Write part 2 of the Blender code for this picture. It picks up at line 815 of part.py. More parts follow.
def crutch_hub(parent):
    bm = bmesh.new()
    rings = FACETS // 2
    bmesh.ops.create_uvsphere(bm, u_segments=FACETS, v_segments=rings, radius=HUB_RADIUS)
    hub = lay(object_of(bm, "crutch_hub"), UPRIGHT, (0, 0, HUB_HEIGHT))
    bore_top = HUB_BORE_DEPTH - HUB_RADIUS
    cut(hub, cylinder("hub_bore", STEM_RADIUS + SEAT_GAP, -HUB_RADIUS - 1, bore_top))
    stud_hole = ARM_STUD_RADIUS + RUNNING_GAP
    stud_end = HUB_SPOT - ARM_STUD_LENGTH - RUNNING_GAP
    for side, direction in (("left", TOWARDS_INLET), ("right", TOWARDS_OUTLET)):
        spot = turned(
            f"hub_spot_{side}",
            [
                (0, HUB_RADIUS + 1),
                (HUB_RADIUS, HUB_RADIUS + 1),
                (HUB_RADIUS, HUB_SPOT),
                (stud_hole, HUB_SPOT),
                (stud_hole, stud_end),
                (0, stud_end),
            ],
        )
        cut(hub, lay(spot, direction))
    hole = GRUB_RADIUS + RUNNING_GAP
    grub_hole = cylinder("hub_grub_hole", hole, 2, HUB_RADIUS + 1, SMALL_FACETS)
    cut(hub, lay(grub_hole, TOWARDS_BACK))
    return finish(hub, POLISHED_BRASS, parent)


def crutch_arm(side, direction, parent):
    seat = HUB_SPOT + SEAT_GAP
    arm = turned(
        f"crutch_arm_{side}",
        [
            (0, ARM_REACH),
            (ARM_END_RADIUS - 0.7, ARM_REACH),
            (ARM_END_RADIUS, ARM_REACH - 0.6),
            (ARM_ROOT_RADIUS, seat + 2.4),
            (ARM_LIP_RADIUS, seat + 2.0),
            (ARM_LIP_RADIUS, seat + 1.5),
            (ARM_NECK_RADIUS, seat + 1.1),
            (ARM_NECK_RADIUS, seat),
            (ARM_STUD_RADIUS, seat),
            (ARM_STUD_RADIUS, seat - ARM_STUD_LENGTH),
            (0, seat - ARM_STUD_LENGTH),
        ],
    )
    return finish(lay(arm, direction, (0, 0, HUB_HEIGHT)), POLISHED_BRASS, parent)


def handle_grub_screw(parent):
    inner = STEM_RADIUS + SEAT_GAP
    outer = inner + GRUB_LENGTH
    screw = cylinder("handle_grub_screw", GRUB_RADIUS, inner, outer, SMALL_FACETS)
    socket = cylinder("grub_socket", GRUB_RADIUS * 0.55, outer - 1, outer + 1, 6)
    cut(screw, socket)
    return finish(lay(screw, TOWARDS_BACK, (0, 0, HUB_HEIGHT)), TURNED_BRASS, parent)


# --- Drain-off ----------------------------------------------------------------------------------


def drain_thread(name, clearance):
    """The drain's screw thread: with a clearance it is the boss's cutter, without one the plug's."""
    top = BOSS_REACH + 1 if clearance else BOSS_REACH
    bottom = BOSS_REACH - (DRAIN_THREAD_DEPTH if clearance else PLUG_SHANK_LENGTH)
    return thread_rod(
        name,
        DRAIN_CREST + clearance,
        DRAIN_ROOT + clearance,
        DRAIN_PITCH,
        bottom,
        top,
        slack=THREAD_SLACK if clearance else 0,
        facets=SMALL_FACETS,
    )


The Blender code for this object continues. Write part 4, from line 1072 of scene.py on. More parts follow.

□ □ □ □ □

What you are asked to do
Reproduce exactly, and only, the lines from the start of the entries through the one that contains "return finish(hub, POLISHED_BRASS, parent)".

Full solution
Write part 2 of the Blender code for this picture. It picks up at line 815 of part.py. More parts follow.
def crutch_hub(parent):
    bm = bmesh.new()
    rings = FACETS // 2
    bmesh.ops.create_uvsphere(bm, u_segments=FACETS, v_segments=rings, radius=HUB_RADIUS)
    hub = lay(object_of(bm, "crutch_hub"), UPRIGHT, (0, 0, HUB_HEIGHT))
    bore_top = HUB_BORE_DEPTH - HUB_RADIUS
    cut(hub, cylinder("hub_bore", STEM_RADIUS + SEAT_GAP, -HUB_RADIUS - 1, bore_top))
    stud_hole = ARM_STUD_RADIUS + RUNNING_GAP
    stud_end = HUB_SPOT - ARM_STUD_LENGTH - RUNNING_GAP
    for side, direction in (("left", TOWARDS_INLET), ("right", TOWARDS_OUTLET)):
        spot = turned(
            f"hub_spot_{side}",
            [
                (0, HUB_RADIUS + 1),
                (HUB_RADIUS, HUB_RADIUS + 1),
                (HUB_RADIUS, HUB_SPOT),
                (stud_hole, HUB_SPOT),
                (stud_hole, stud_end),
                (0, stud_end),
            ],
        )
        cut(hub, lay(spot, direction))
    hole = GRUB_RADIUS + RUNNING_GAP
    grub_hole = cylinder("hub_grub_hole", hole, 2, HUB_RADIUS + 1, SMALL_FACETS)
    cut(hub, lay(grub_hole, TOWARDS_BACK))
    return finish(hub, POLISHED_BRASS, parent)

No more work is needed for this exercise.